Q: The Trump administration believes that the pressure it’s putting on Iran will cause the Iranian people to question their own leaders’ decisions. Do you get the sense that their strategy is working?
Jon: I don’t see anything the Trump administration is doing with regards to Iran as something I would describe as “working.” Iranians have questioned their own leaders’ decisions for a long time. Isn’t that true almost everywhere in the world? I would not say that Trump’s increased sanctions, “maximum pressure” campaign, or threats to obliterate Iran are going to drive Iranian citizens or Iran’s government to do anything that is likely to improve conditions domestically for Iran or internationally for Iran regionally or internationally.
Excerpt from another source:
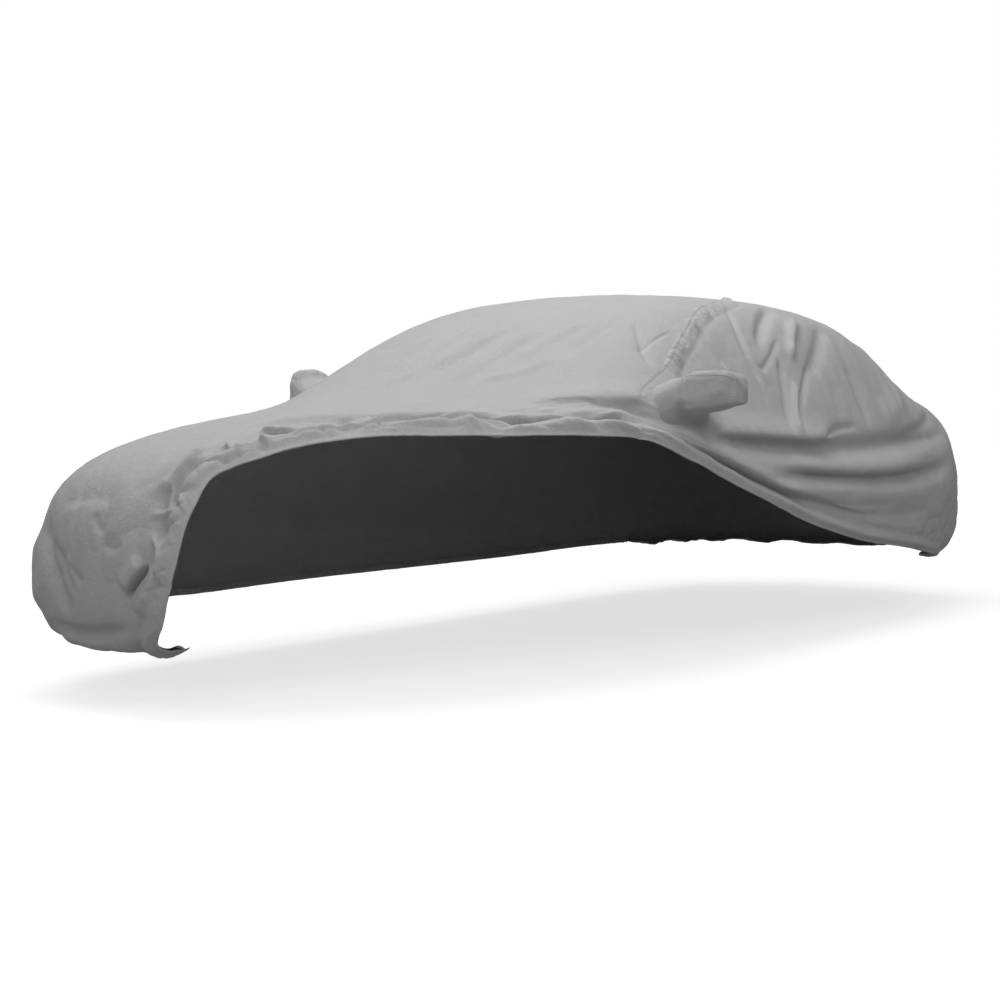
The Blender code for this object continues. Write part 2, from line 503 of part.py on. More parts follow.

Trying to drive a wedge between Iranian people and their government has proven to be a very ineffective way to bring about positive change in Iran.
In October, the Center for International and Security Studies at Maryland published an exhaustive study entitled Iranian Public Opinion Under ‘Maximum Pressure’ which examines Iranian views on a number of different subjects. That report and others, as well as what I heard from people while in Iran, reinforce that Trump’s policies toward Iran have only made a very bad situation that much worse. It’s a real shame because the people of Iran deserve so much better.